Last month, ProPublica, aided by a trove of tax information on the richest Americans delivered by an anonymous whistleblower, began a series of reports on the staggeringly low to nonexistent tax bills paid by specific billionaires and the tactics they use to achieve that end.
In its most recent release, ProPublica detailed PayPal co-founder Peter Thiel’s use of a Roth IRA, a specialized retirement account in which contributors pay taxes up front but not on distributions, to shelter billions in investment income gains. This involved questionable valuations and other strategies that are either explicitly or implicitly illegal.
ProPublica’s blockbuster reports have prompted a number of congressional inquiries into how to fix the tax system to ensure the wealthy pay the taxes they owe. After the Thiel story, for instance, Sen.

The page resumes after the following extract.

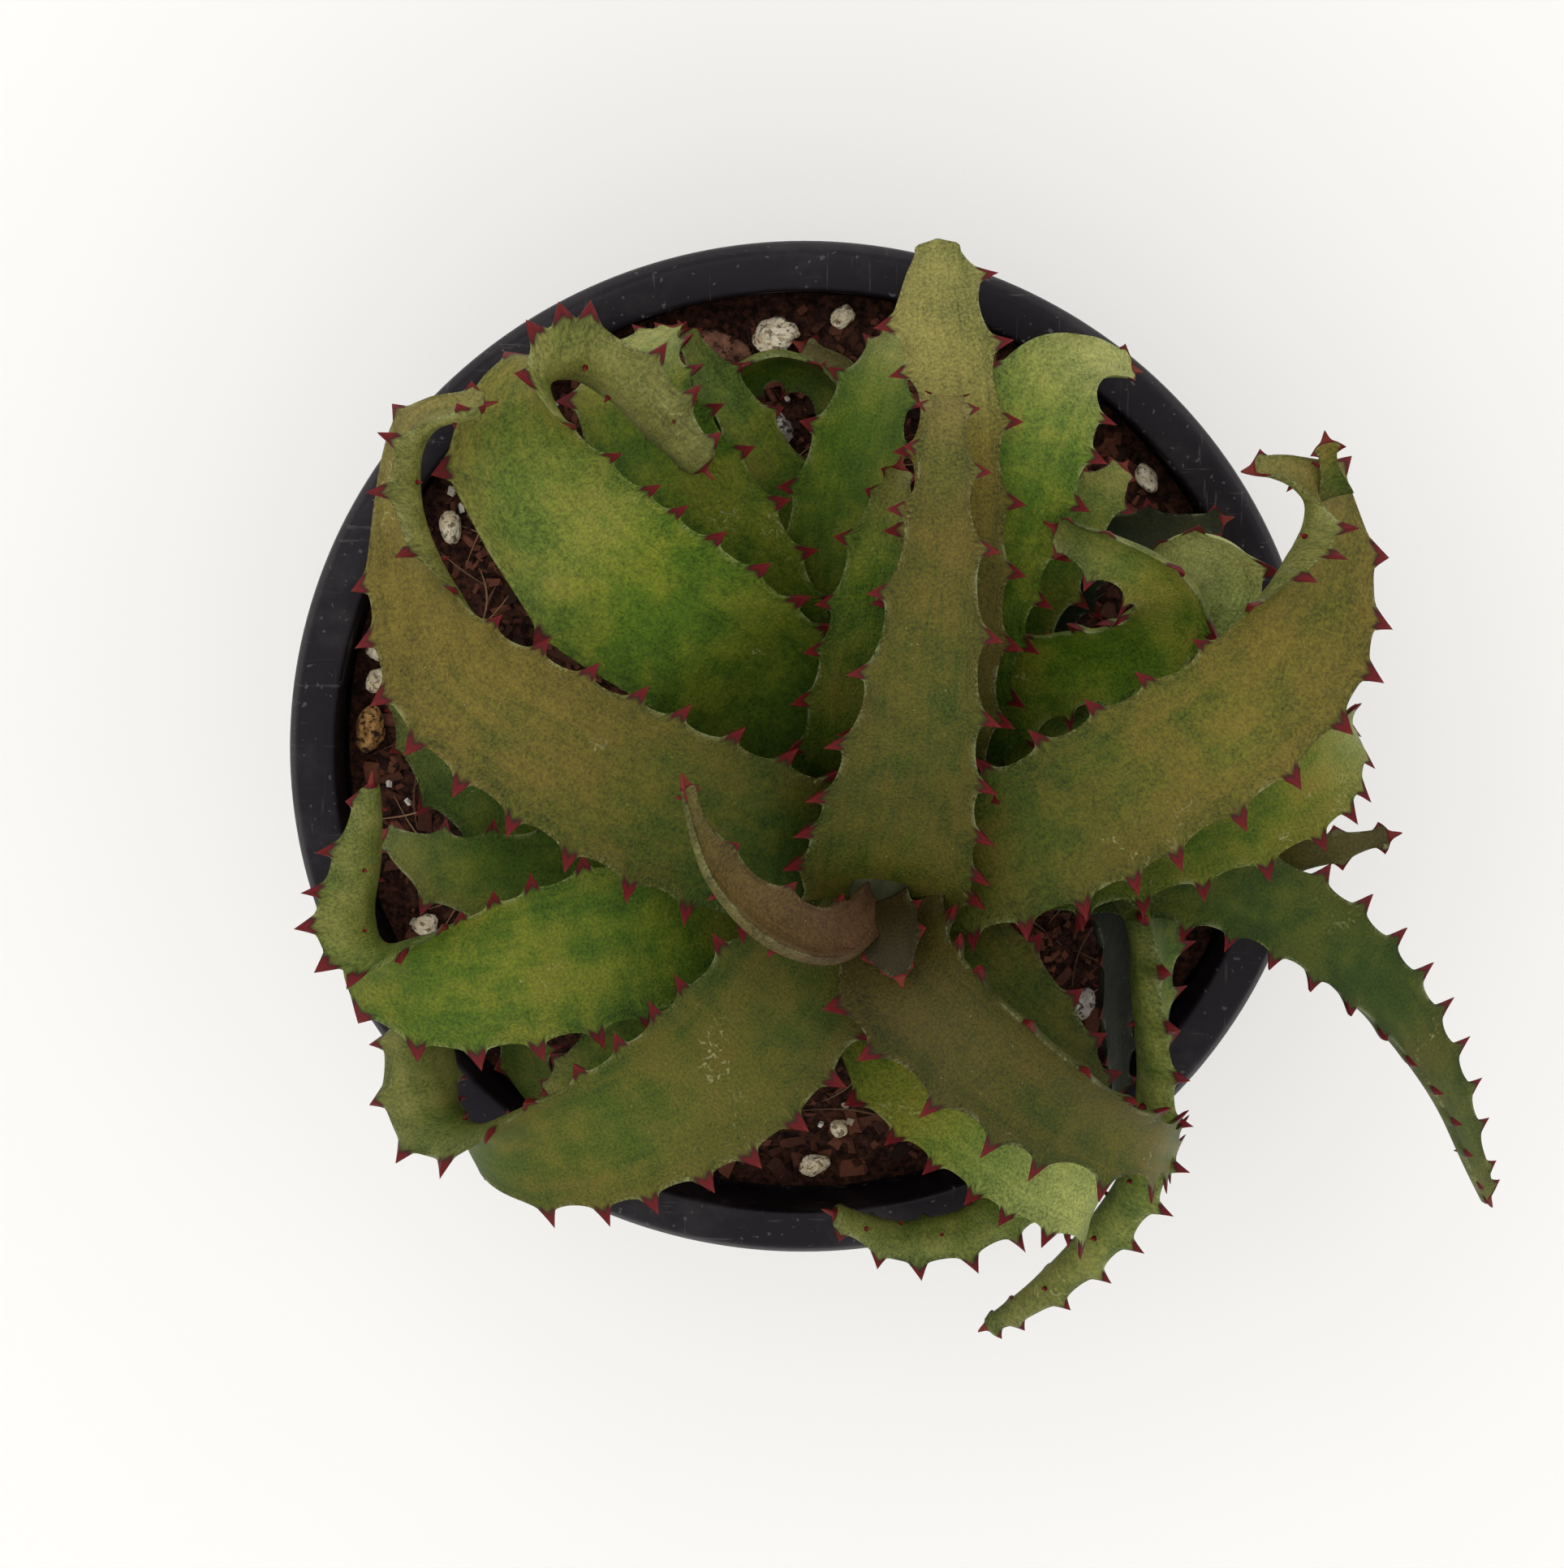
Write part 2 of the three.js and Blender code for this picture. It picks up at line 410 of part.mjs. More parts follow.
// A leaf: rings of eight points, five on the channelled upper face and three on the keeled
// underside, carried along the spine without twist except for the given roll.
function leafSolid(leaf, grow) {
  const { spine, thick, curl } = leaf;
  const curve = new THREE.CatmullRomCurve3(
    spine.map(([x, y, z]) => new THREE.Vector3(x, y, z)), false, 'centripetal');
  const ringCount = (spine.length - 1) * ringsPerSpan + 1;
  const widest = Math.max(...spine.map((row) => row[3]));
  const upper = [1, Math.SQRT1_2, 0, -Math.SQRT1_2, -1];
  const lower = [-Math.SQRT1_2, 0, Math.SQRT1_2];
  const positions = [];
  const side = new THREE.Vector3();
  for (let ring = 0; ring < ringCount; ring += 1) {
    const share = ring / (ringCount - 1);
    const { point, tangent, width, roll, fold } = spineAt(curve, spine, share);
    if (ring === 0) {
      side.crossVectors(tangent, new THREE.Vector3(0, 0, 1));
    }
    side.addScaledVector(tangent, -side.dot(tangent)).normalize();
    const normal = new THREE.Vector3().crossVectors(side, tangent);
    const across = side.clone().multiplyScalar(Math.cos(roll)).addScaledVector(normal, Math.sin(roll));
    const up = normal.clone().multiplyScalar(Math.cos(roll)).addScaledVector(side, -Math.sin(roll));
    const depth = thick * (1 - thinningToTip * share) * Math.sqrt(width / widest);
    const sink = channelShare * (width / 2) * (1 - Math.cos(fold)) / fold;
    const end = ring === 0 ? -grow : ring === ringCount - 1 ? grow : 0;
    const place = (u, below) => {
      const section = sectionPoint(width, fold, curl, u);
      const edge = Math.abs(u) === 1 ? Math.sign(u) * grow : 0;
      const lift = below ? -depth * (1 - Math.abs(u) ** 2.2) - grow : grow * (edge === 0 ? 1 : 0);
      const x = section.across - lift * Math.sin(section.slope) + edge * Math.cos(section.slope);
      const z = section.height - sink + lift * Math.cos(section.slope) + edge * Math.sin(section.slope);
      const at = point.clone().addScaledVector(across, x).addScaledVector(up, z);
      at.addScaledVector(tangent, end);
      positions.push(at.x, at.y, at.z);
    };
    upper.forEach((u) => place(u, false));
    lower.forEach((u) => place(u, true));
  }
  const around = upper.length + lower.length;
  const faces = [];
  for (let ring = 0; ring < ringCount - 1; ring += 1) {
    for (let i = 0; i < around; i += 1) {
      const next = (i + 1) % around;
      const a = ring * around + i;
      const b = ring * around + next;
      faces.push(a, b + around, b, a, a + around, b + around);
    }
  }
  // Both ends are closed by a strip between the upper and the lower points.
  const last = (ringCount - 1) * around;
  for (let i = 0; i < upper.length - 1; i += 1) {
    const [a, b, c, d] = [i, i + 1, around - i - 1, (around - i) % around];
    if (c !== b) {
      faces.push(a, b, c, last + a, last + c, last + b);
    }
    if (d !== a) {
      faces.push(a, c, d, last + a, last + d, last + c);
    }
  }
  const geometry = new THREE.BufferGeometry();
  geometry.setAttribute('position', new THREE.Float32BufferAttribute(positions, 3));
  geometry.setIndex(faces);
  return toSolid(geometry);
}

// The largest connected piece of a solid, once its corners are rounded to 32 bits.
function largestPiece(solid) {
  const pieces = toSolid(toGeometry(solid)).decompose();
  return pieces.reduce((best, next) => (next.volume() > best.volume() ? next : best));
}

// A stone: a coarse ball, uneven by a few slow waves, resting just above the soil.
function stoneGeometry(x, y, halfX, halfY, halfZ, turn) {
  const shape = new THREE.IcosahedronGeometry(1, 1);
  shape.deleteAttribute('normal');
  shape.deleteAttribute('uv');
  const ball = mergeVertices(shape, 1e-4);
  const place = ball.attributes.position;
  for (let i = 0; i < place.count; i += 1) {
    const [px, py, pz] = [place.getX(i), place.getY(i), place.getZ(i)];
    const swell = 1 + 0.12 * Math.sin(3 * px + x) * Math.cos(3 * py + y);
    place.setXYZ(i, px * halfX * swell, py * halfY * swell, Math.max(pz, -0.7) * halfZ);
  }
  ball.rotateZ(THREE.MathUtils.degToRad(turn));
  const foot = soilSurface(Math.hypot(x, y) - Math.max(halfX, halfY)) + seatGap;
  ball.translate(x, y, foot + 0.7 * halfZ);
  return ball;
}

function leafSkin(name) {
  if (/bud|sickle|upper$/.test(name)) return bronzeSkin;
  return /low|dark|arch|dry|drooping/.test(name) ? darkSkin : greenSkin;
}

const plant = new THREE.Group();
const stem = stemSolid(0);
const stemSpace = stemSolid(seatGap);
plant.add(piece('pot', potGeometry(), plastic));
plant.add(piece('soil', toGeometry(soilSolid().subtract(stemSpace)), earth));
plant.add(piece('stem', toGeometry(stem), bark));

// Each leaf gives way to the stem and to the younger leaves above it.
let taken = stemSpace;
for (const leaf of leaves) {
  const whole = leafSolid(leaf, 0);
  const blade = largestPiece(whole.subtract(taken));
  taken = taken.add(leafSolid(leaf, seatGap)).add(whole);
  plant.add(piece(leaf.name, toGeometry(blade), leafSkin(leaf.name)));
}

for (const [name, x, y, halfX, halfY, halfZ, turn] of stones) {
  const material = /lava|red/.test(name) ? lava : pumice;
  plant.add(piece(name, stoneGeometry(x, y, halfX, halfY, halfZ, turn), material));
}

export default plant;
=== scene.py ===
"""A small potted aloe in a round black nursery pot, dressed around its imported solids.

Lengths are millimetres throughout; store() turns them into metres.
A leaf's right margin is the one on the right when looking from its base to its tip.
"""

import json
import math

import bpy
import numpy as np
from mathutils import Matrix, Vector


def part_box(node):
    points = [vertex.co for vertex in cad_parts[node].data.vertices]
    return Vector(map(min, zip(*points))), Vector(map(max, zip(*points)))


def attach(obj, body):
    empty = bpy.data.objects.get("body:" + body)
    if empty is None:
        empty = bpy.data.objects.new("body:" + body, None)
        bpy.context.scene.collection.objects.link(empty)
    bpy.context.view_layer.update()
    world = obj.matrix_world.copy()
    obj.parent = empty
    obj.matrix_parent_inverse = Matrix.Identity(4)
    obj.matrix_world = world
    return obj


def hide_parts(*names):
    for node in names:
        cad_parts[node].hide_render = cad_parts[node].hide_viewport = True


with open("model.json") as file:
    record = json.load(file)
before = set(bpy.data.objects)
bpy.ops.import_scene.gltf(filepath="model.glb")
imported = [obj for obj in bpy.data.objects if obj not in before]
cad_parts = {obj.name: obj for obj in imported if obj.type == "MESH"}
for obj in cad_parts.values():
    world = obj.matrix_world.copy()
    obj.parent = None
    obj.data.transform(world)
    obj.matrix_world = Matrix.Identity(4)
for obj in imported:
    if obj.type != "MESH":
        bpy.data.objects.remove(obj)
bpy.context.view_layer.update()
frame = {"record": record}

METRES = 0.001

# Pot
RIM_RADIUS = 45.0
RIM_INNER_RADIUS = 40.7
POT_HEIGHT = 78.0
BASE_RADIUS = 31.0
STEP_RADIUS = 40.4
STEP_HEIGHT = 70.0
WALL = 1.0
FLOOR_THICKNESS = 1.2
HUB_RADIUS = 13.0
GROOVE_RADIUS = 26.5
GROOVE_LIFT = 1.5
RIM_THICKNESS = 1.2
SKIRT_DROP = 6.6
CORNER_RADIUS = 0.5
POT_STEPS = 240
DRAIN_HOLES = 8
DRAIN_RADIUS = 3.0
DRAIN_CIRCLE = 20.0

# Potting mix
SOIL_HEIGHT = 72.5
SOIL_RADIUS = 40.3
SEAT_GAP = 0.3
SOIL_STEPS = 420
SOIL_RINGS = 130
CHIP_SCATTER_RADIUS = 39.0
FIBRE_SCATTER_RADIUS = 35.0

# Loose matter: how many, and each side's shortest and longest length
LARGE_CHIPS = 650
LARGE_CHIP_SIZES = ((1.2, 4.2), (0.6, 1.7), (0.25, 0.7))
SMALL_CHIPS = 3200
SMALL_CHIP_SIZES = ((0.5, 2.0), (0.3, 0.8), (0.15, 0.45))
GRIT_BITS = 90
GRIT_SIZES = ((0.4, 1.1), (0.3, 0.9), (0.3, 0.7))
FIBRES = 220
FIBRE_POINTS = 13

# Stem
STEM_FOOT = (3.7, -4.6, 60.0)
STEM_TOP = (6.1, -7.2, 97.0)
STEM_RADII = (5.2, 2.2)
STEM_RINGS = 150
STEM_STEPS = 64
STEM_SCAR_DEPTH = 0.18

# Leaf shape
ROW_STEP = 0.26
TURN_REACH = 2.2  # over this length the rings turn with the path
SECTION_STEPS = 160
UPPER_COLUMNS = 26
THINNING_TO_TIP = 0.55
CURL_STRENGTH = 0.8
CHANNEL_SHARE = 0.35
EDGE_POWER = 2.2  # how full the section stays towards its margins
SPUR_THICKNESS = 1.2

# Teeth
TOOTH_HEIGHT = 1.35
TOOTH_HALF_BASE = 0.85
TOOTH_LEAN = -0.22
TIP_TOOTH = 1.1  # length and width of the tooth in which a leaf ends
BAY_DEPTH = 0.75
TOOTH_STEP = 4.6
PRICKLE_ROWS = 15
PRICKLE_SIDES = 6
PRICKLE_RADII = (0.25, 0.42)
PRICKLE_SINK = 0.1

# Stones
STONE_STEPS = 72
STONE_RINGS = 36
STONE_REST = 0.7  # share of the half height kept below the middle

# Camera
CAMERA_TARGET = (-1.9, -1.8, 78.0)
CAMERA_DISTANCE = 300.0
CAMERA_TILT = 11.0
CAMERA_LENS = 79.0

# Light and floor
SKY_COLOUR = (1.0, 0.99, 0.98, 1.0)
SKY_STRENGTH = 1.0
PANEL_PLACE = (-180, 260, 700)
PANEL_AIM = (0, 0, 80)
PANEL_SIZE = 500
PANEL_POWER = 0.9
FLOOR_HALF_WIDTH = 4000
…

Ron Wyden announced he’d renew his efforts to create a legislative fix for the abuse of Roth IRAs as tax shelters.
But the emphasis on legislative solutions implicitly assumes that the wealthy are merely doing what the tax code allows them to do, that the fault for this specific problem lies entirely with a broken tax system, rather than with rich tax cheats stretching the law beyond its bounds. That simply isn’t true. Instead, the wealthy have gotten away with zero-dollar tax bills not because that is their true tax liability but largely because of poor enforcement of a little-known component of our tax code called the “economic substance doctrine.”
The economic substance doctrine disallows tax benefits to any “trade or business” (two terms not defined in this section of the tax code) based on any transaction (again, not explicitly defined) that lacks a concrete purpose beyond reduction of tax liability. The doctrine is intended to allow the IRS to charge the wealthy with their proper tax liability, regardless of whatever sophisticated tax planning and arbitrage they undertake. While the economic substance doctrine generally doesn’t apply to individuals, it does apply to any transactions undertaken by individuals who are “in connection with a trade or business or an activity engaged in for the production of income.”
Under the doctrine, an activity is said to have economic substance when:
a) the transaction changes in a meaningful way (apart from Federal income tax effects) the taxpayer’s economic position, and
b) the taxpayer has a substantial purpose (apart from Federal income tax effects) for entering into such transaction. (26 U.S.C. § 7701(o)1)
The term “economic position” also isn’t defined in the tax code. This means that the IRS has an enormous amount of leeway in whether and how it applies the doctrine. Arguably, if fully enforced, the doctrine would completely eliminate the distinction between explicitly illegal tax evasion—things like misreporting one’s income as a much lower sum—and dubiously legal tax avoidance strategies, which generally have little economic purpose beyond reducing tax liability.
Thiel’s use of a Roth IRA is very clearly tax avoidance but not necessarily tax evasion (although Thiel’s purchase of undervalued shares is suspicious). ProPublica’s initial story, which examined how billionaires like George Soros, Warren Buffett, Elon Musk, and Jeff Bezos end up paying little to the federal government, characterized their behavior as legal tax avoidance.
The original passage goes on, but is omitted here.